What is expected: Each line containing the word "caption" must be reported.

Data shown:
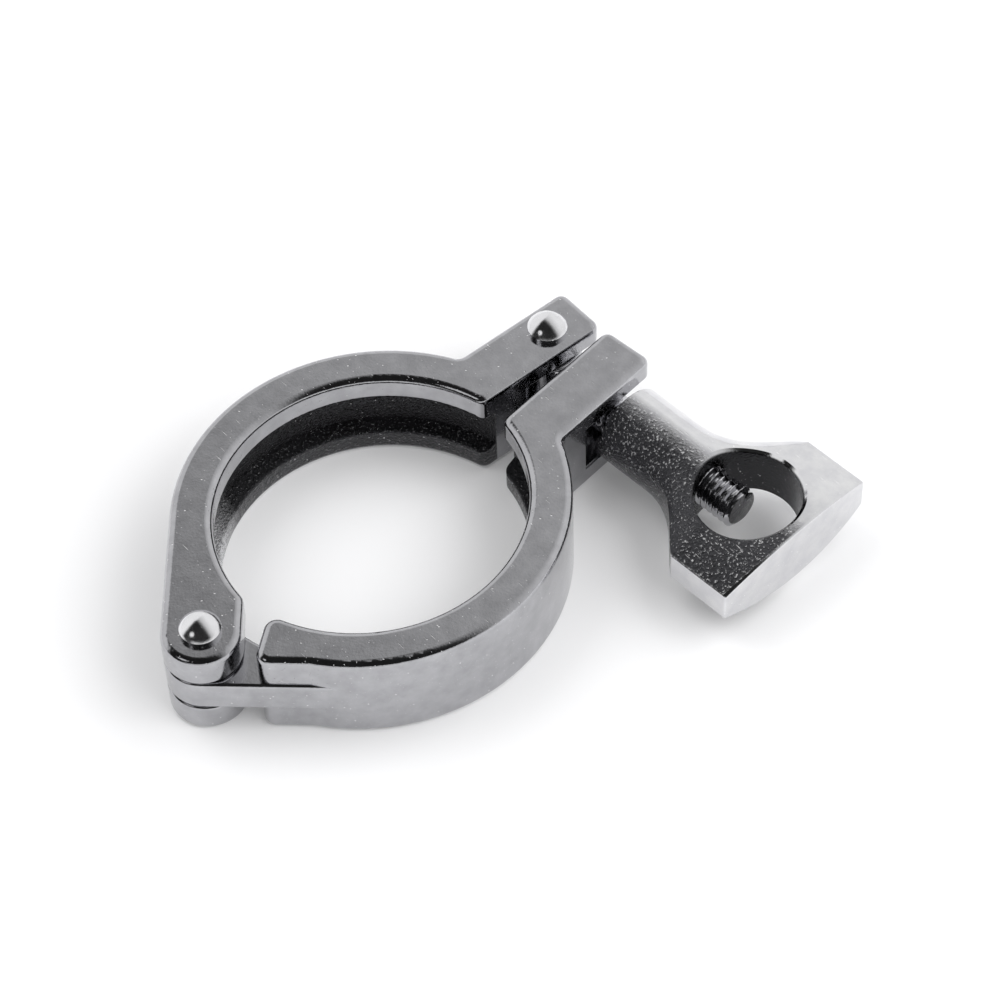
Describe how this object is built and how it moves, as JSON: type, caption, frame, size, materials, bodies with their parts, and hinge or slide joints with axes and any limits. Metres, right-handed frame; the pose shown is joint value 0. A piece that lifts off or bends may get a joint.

---

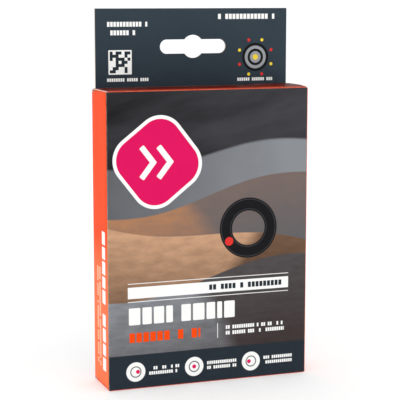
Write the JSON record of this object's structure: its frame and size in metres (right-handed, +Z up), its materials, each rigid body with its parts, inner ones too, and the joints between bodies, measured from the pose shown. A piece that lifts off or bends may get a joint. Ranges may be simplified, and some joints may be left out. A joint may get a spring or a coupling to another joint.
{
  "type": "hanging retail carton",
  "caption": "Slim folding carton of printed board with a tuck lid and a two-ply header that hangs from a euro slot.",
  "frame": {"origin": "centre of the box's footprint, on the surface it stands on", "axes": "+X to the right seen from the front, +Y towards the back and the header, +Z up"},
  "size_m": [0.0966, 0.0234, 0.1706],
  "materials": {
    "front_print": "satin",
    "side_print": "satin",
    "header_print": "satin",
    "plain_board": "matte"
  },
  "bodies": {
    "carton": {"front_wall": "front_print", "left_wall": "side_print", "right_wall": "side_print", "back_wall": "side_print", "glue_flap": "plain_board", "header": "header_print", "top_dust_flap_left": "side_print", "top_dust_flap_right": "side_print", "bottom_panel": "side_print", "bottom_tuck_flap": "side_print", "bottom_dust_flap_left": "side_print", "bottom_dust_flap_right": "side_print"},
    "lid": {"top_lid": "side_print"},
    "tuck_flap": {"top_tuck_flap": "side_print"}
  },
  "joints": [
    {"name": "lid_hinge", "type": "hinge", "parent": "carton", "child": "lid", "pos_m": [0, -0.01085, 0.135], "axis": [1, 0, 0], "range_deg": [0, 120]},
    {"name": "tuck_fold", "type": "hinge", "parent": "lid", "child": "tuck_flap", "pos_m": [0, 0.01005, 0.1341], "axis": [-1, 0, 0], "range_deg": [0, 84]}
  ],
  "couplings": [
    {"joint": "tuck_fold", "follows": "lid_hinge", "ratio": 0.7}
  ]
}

==

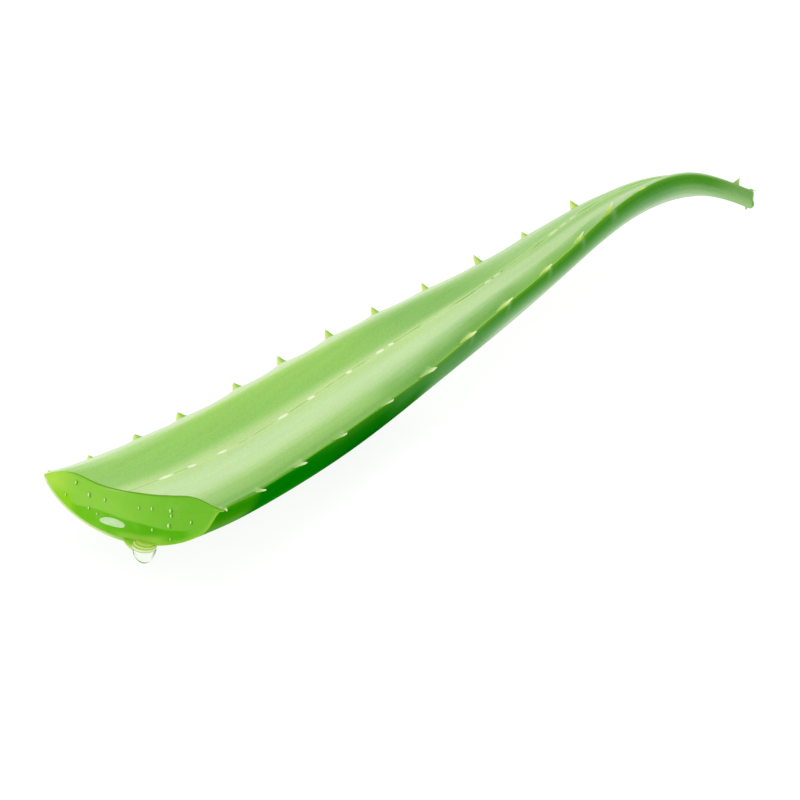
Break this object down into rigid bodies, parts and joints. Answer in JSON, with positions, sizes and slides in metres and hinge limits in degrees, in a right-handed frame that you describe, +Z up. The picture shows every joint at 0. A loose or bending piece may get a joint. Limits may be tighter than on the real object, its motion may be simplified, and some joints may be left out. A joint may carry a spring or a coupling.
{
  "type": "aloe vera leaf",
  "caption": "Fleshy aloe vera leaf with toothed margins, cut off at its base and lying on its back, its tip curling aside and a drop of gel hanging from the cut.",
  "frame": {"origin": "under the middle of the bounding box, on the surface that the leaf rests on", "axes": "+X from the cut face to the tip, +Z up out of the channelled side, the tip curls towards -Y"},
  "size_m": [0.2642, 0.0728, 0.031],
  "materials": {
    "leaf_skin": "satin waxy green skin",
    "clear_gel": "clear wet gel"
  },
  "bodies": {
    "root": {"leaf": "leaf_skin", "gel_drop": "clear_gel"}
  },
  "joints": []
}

Solution for this task:
Describe how this object is built and how it moves, as JSON: type, caption, frame, size, materials, bodies with their parts, and hinge or slide joints with axes and any limits. Metres, right-handed frame; the pose shown is joint value 0. A piece that lifts off or bends may get a joint.
  "caption": "Slim folding carton of printed board with a tuck lid and a two-ply header that hangs from a euro slot.",
  "caption": "Fleshy aloe vera leaf with toothed margins, cut off at its base and lying on its back, its tip curling aside and a drop of gel hanging from the cut.",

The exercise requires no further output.